To my surprise, for I didn’t know what I’d be coming up with, I don’t mind the self that I discern there. I only wish it were me.
I have omitted several favourites because of length—Marvell’s “The Garden,” Yeats’ “In Memory of Major Robert Gregory,” Valéry’s “Le Cimitière Marin” (brilliantly translated by Cecil Day-Lewis), Stevens’ “Sunday Morning,” Baudelaire’s “Les Petites Vieilles,” Lawrence’s “Snake.” I used to have the first three by heart. They’re all available on other websites, I imagine.
As are a number of the poems here, but it seemed convenient to have them all in one place.
I quote or refer to a number of others in the Comments.
And who are some of the house-guests who didn’t make it?
Oh well, in no particular order of rank, how about:
Yeats’ “Meru,” Graves’ “Sick Love” and “The Cool Web,” Tate’s “The Mediterranean,” Waller’s “Go, Lovely Rose,” Hardy’s “I Need Not Go” and “In Time of ‘The Breaking of Nations’,” Hopkins’ “Spring,” Winters’ “California Oaks” and “Two Dream Songs,” Pound’s “The Lake Isle,” Larkin’s “MCMXIV” and “At Grass,” Bishop’s “The Art of Losing,” Cunningham’s “To a Friend, on her Examination for the Doctorate in English,” “New York: 5 March 1957,” and “For a College Yearbook,” Raleigh’s “Three Things There Be,” Rilke’s “Autumn Day,” Rochester’s “All My Past Life is Mine No More,” Wyatt’s “Madam, withouten many words,” Bowers’ “Dark Earth and Summer,” Shakespeare’s “Since Brass nor Stone nor Earth nor Boundless Sea,” Praed’s “Good Night to the Season,” Herbert’s “Virtue,” Collins’ “The Story We Know,” Stevens’ “The Man Whose Pharynx Was Bad,” the ballad with the refrain “Johnny, I hardly knew ye,” the ballad “Edward, Edward,” Auden’s “As I Walked Out One Evening.”
If fragments were included, the Dante-esque passage from Eliot’s Little Gidding would certainly be there, and lines from The Waste Land, and Macbeth’s “Out, out, brief candle” soliloquy.
And, if there could be music, so would the words of “St. James Infirmary Blues,” and “These Foolish Things,” and “Loveless Love” as sung respectively by Louis Armstrong, and Greta Keller, and Billie Holiday.
And how about a limerick or two? But no, no, this has to stop somewhere.
The Comments, not written in the order in which they appear here, took me by surprise.
I’d intended just to reproduce the poems, with a few notes.
But then the words started coming, and I let them come.

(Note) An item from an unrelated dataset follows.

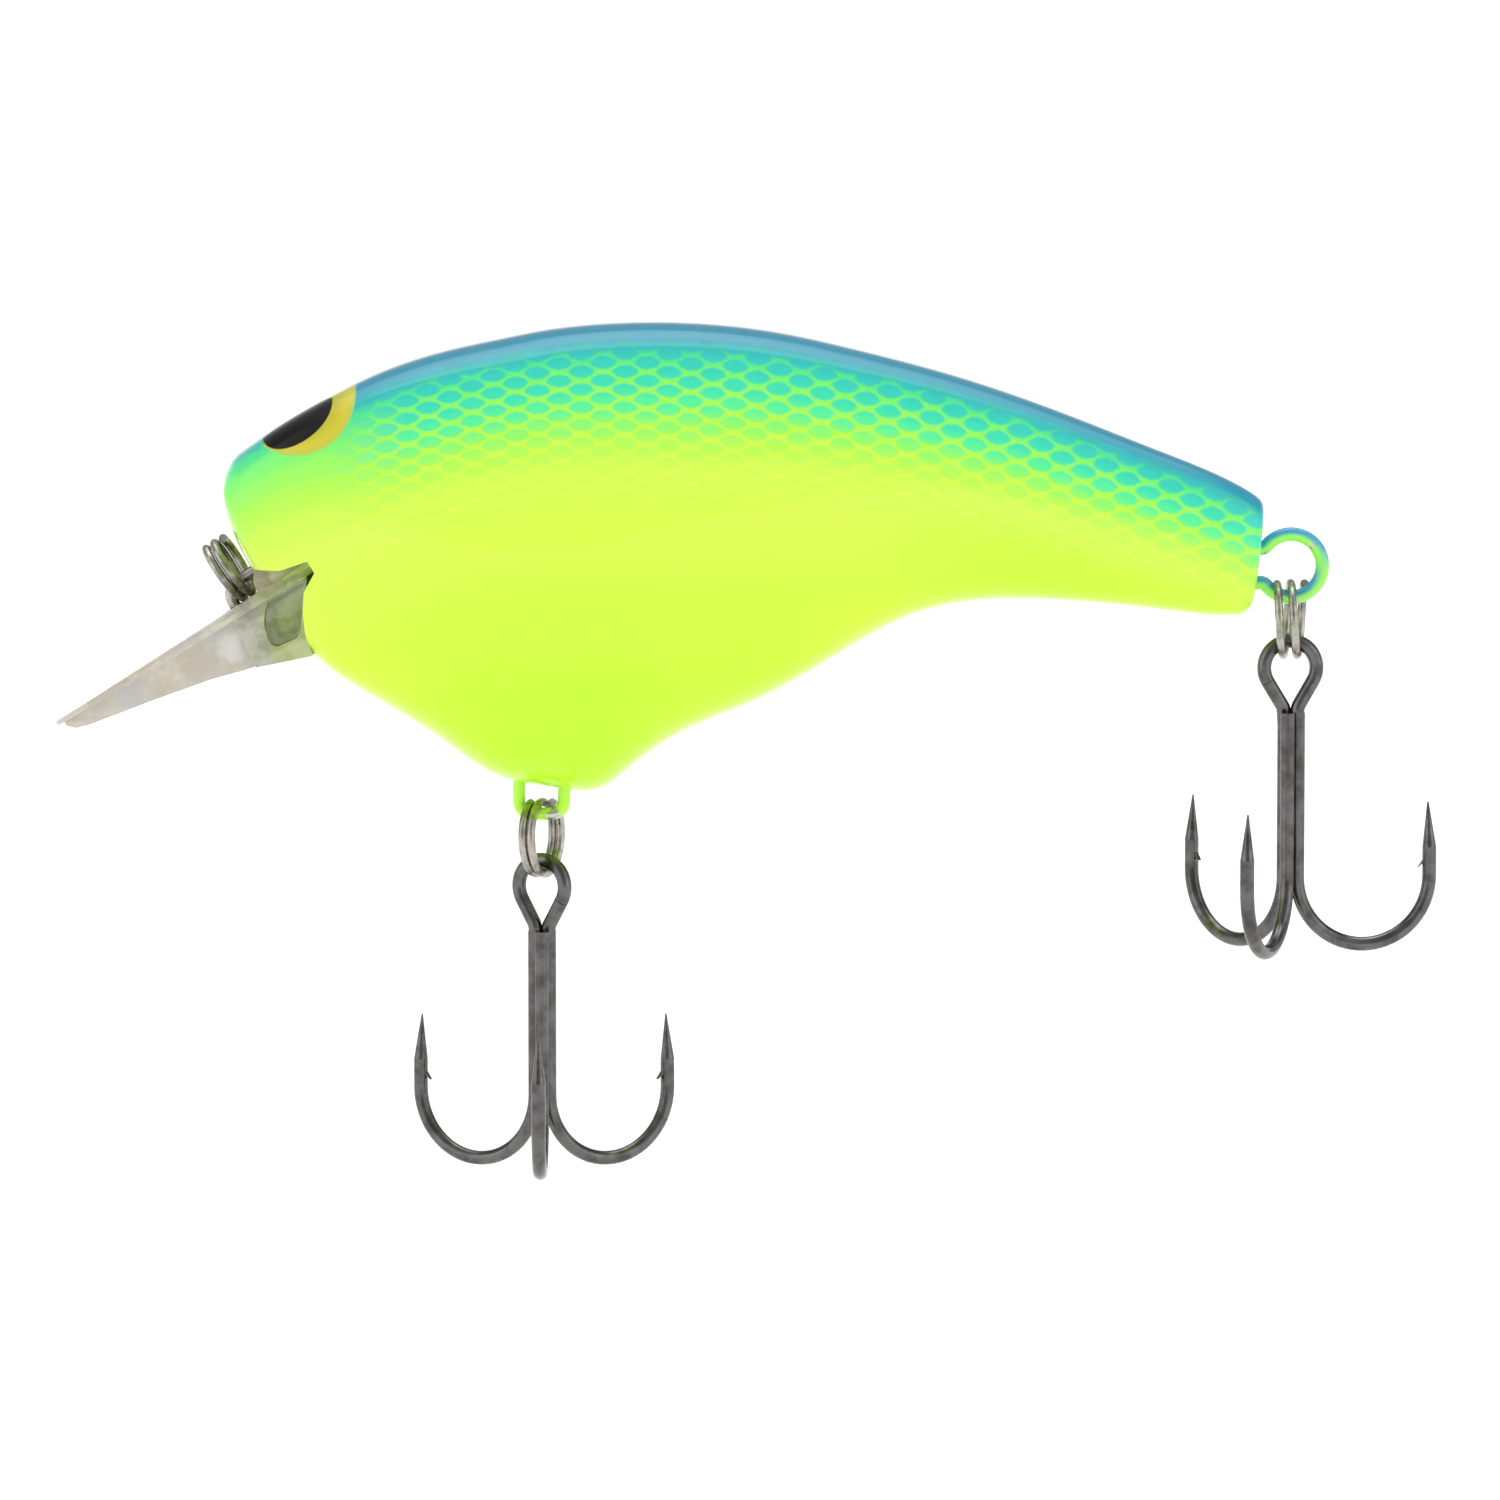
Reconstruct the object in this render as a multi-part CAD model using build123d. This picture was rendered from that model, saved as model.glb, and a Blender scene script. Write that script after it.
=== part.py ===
from build123d import *
from math import asin, atan, cos, degrees, pi, radians, sin, sqrt, tan
import os

# Squarebill crankbait, 70 mm long, in millimetres.
# Origin: centre of the line-tie loop under the nose. +X runs to the tail, +Z is up,
# the fish's left side faces -Y.

# --- driving dimensions -------------------------------------------------------------
NOSE_X = -1.42            # front of the nose
TAIL_X = 68.65            # flat end face of the body
WALL = 1.5                # moulded wall of the body shells
CAVITY_START = 2.2        # hollow of the shells, from here
CAVITY_END = 61.0         # to here

LIP_ANGLE = 32.45         # bill below horizontal
LIP_BELOW_TIE = 0.25      # bill's top face under the centre of the line-tie loop
LIP_REACH = 15.0          # line tie to the tip of the bill
LIP_ROOT = 5.05           # line tie back to the root of the bill
LIP_WIDTH = 16.0
LIP_THICKNESS = 0.9
LIP_ROOT_WIDTH = 8.4
LIP_CORNER = 2.6          # clipped front corners
KEEL_HALF_WIDTH = 1.7     # rib under the bill
BLOCK_HALF_WIDTH = 4.2    # root block under the bill
BLOCK_FRONT_X = 0.4
CORE = (1.3, 3.6, 1.3)    # hollow of the root block: front X, back X, half web between
RISER_FRONT_X = 0.6       # foot of the bill's riser up to the head
RISER_HALF_WIDTH = 3.4
TANG_HALF_WIDTH = 1.4     # tang held between the shells
TANG_ENDS = (-2.6, -10.4)     # along the bill, behind the line tie
TANG_ABOVE = 2.0          # over and under the bill's plane
TANG_BELOW = -2.5
NOTCH_ROOF_X = 2.5        # the head's flat underside runs back to here
NOTCH_WALL_X = 4.5        # back wall of the notch that takes the bill's root
HEAD_FLOOR_Z = 1.85       # underside of the head over the bill

TIE_WIRE = 0.8
TIE_LOOP_R = 1.1          # centre line of the line-tie loop
TIE_LEG = 9.2             # legs of the line tie, back from its loop
TIE_RECESS_R = 2.2
TIE_RECESS_DEPTH = 0.75   # under the bill's plane
BELLY_WIRE = 0.85
BELLY_HANGER = (19.88, -14.89)    # X, Z of the bottom of the belly U
BELLY_LEG_GAP = 3.04
BELLY_LEG = 5.6           # legs of the U up to their turned-out feet
BELLY_FOOT = 3.6
BELLY_CORNER_R = 0.85
TAIL_WIRE = 0.95
TAIL_LOOP = (70.54, 1.93)         # X, Z of the tail eye's centre
TAIL_LOOP_R = 2.13
TAIL_LEG_Z = 1.15                 # legs above and below the eye's centre
TAIL_LEG_START_X = 63.6
TAIL_FOOT = 1.35
TAIL_CORNER_R = 0.55

NOSE_RING_R = 2.05        # centre-line radii of the split rings
NOSE_RING_WIRE = 0.6
HOOK_RING_R = 2.43
HOOK_RING_WIRE = 0.58
RING_TURNS = 1.94
TURN_GAP = 0.03           # clearance between the two turns of a closed ring
TAIL_RING_PITCH = 0.95    # the tail ring's turns stand apart
RING_OVER_BELLY_WIRE = 0.80       # ring section above the wire that carries it
RING_OVER_TAIL_WIRE = 0.95

HOOK_WIRE = 0.96
EYE_R = 1.81              # centre line of the treble's eye
EYE_DROP = 5.35           # top of the eye to the top of the brazed shank
BEND_R = 4.6
SHANK_R = 0.556           # the three shanks' distance from the axis
BEND_DROP = 16.55         # top of the eye to the centres of the bends
TIP_RISE = 5.05           # points above the bend centres
POINT_LENGTH = 3.1        # needle taper above the barb
POINT_LEAN = 0.12         # the points lean in towards the shank
POINT_R = 0.05
BARB_ROOT = (0.3, 0.75)   # the barb's root starts and ends this far below the taper
BARB_DROP = 1.4           # its tip, below the foot of the taper
BARB_REACH = 0.34         # its tip, off the wire
BARB_THICKNESS = 0.3
BRAZE_LENGTH = 7.6        # brazed stretch of the shank
BRAZE_R = 0.46            # brazing metal between the three shanks
EYE_OVER_BELLY_RING = 0.93        # treble's eye wire above the ring's lowest section
EYE_OVER_TAIL_RING = 0.95

# The hanging parts as they come to rest, turned about Z.
NOSE_RING_TURN = -9.0
BELLY_RING_TURN = -23.0
TAIL_RING_TURN = -10.0
BELLY_TREBLE_TURN = 150.0         # direction of the hook in line with the eye
TAIL_TREBLE_TURN = 9.3

BALLAST_R = 3.2
BALLAST_LENGTH = 8.4
BALLAST_AT = (19.9, -3.9)         # X, Z
RATTLE_BALL_R = 1.75
RATTLE_BORE_R = 2.05
RATTLES = [(30.0, 4.5, 4.6), (36.5, 5.5, 4.1), (43.0, 6.3, 3.4)]   # X, Z, half length
PEG_R = 0.9
PEG_LENGTH = 1.8
PEG_BOSS_R = 2.0
PEGS = [(12.5, 10.5), (27.0, 13.4), (49.5, 8.6), (58.0, 5.0)]      # X, Z
BULKHEADS = [26.4, 53.5]          # stiffening walls across the hollow
BULKHEAD_THICKNESS = 1.2
BEYOND = 30.0             # past the body's sides, for bars and planes cut by its form

# Body stations: X, top Z, bottom Z, half width, roundness (2 is an ellipse).
STATIONS = [
    (-1.42, 7.55, 6.55, 2.30, 2.0),
    (-1.36, 8.05, 5.90, 2.75, 2.0),
    (-1.16, 8.68, 5.00, 3.25, 2.1),
    (-0.80, 9.18, 4.10, 3.80, 2.3),
    (0.00, 9.78, 2.50, 4.55, 2.5),
    (2.00, 10.98, -0.50, 5.40, 2.7),
    (4.60, 12.22, -3.95, 6.10, 2.8),
    (8.50, 14.68, -6.80, 6.75, 2.8),
    (13.00, 16.33, -9.65, 7.15, 2.8),
    (17.50, 17.36, -12.45, 7.35, 2.8),
    (20.50, 17.93, -13.00, 7.38, 2.8),
    (23.70, 18.27, -13.17, 7.33, 2.8),
    (25.90, 18.38, -11.70, 7.24, 2.8),
    (29.20, 18.38, -9.40, 7.05, 2.8),
    (34.50, 17.93, -7.08, 6.60, 2.8),
    (41.00, 16.60, -3.38, 5.85, 2.8),
    (44.50, 15.72, -1.53, 5.45, 2.8),
    (48.00, 14.74, -0.56, 5.05, 2.8),
    (54.50, 12.52, -0.35, 4.30, 2.8),
    (61.50, 9.78, -0.98, 3.50, 2.8),
    (66.80, 7.48, -1.41, 2.80, 2.8),
    (67.80, 6.95, -0.85, 2.50, 2.7),
    (68.40, 6.45, 0.10, 2.15, 2.5),
    (68.65, 5.95, 1.20, 1.80, 2.4),
]
CAMBER_Z = 0.46           # height of the widest point, as a share of the section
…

I was discovering things about poetry, and about my own dealings with it, and about some of the theoretical issues concerning it, that I hadn’t noticed before, or had forgotten, and that seemed of more than merely personal application.
There’s so much self-aggrandizing theorizing around these days, isn’t there?— so much bullying reductiveness, so much masked dominativeness, so much arid ideological decoding—and you want to do what you can to keep it at bay.
So what started out as a mini-anthology with a few notes turned into what is now, in effect, a longish exploration of “reading,” with particular poems as illustrations. Almost, in fact, a little book.
But you don’t need the comments in order to enjoy the poems. Or others like them.
Personally I like viewing poems on screen in a larger size than on the printed page. It slows down the mind’s eye, makes them more audible, and, if they’re familiar ones, slightly defamiliarizes them. Hence the size of the font here.
But you can change it if you wish. On my machine I click on View at the top of the screen, pull down to Text Zoom, and make the adjustment that I want. I assume that some such combination of terms will work on other machines.
My Webmaster, Rob Stevenson, has impressively solved the problem of wraps. When a line wraps here, the continuation is indented in more or less the way it would be on the printed page.
While I was transcribing the poems, I got the same effect by treating each line as a separate paragraph and setting the paragraphs for hanging indents. Which is to say, creating what in prose would be paragraphs in which all the lines after the first one are indented.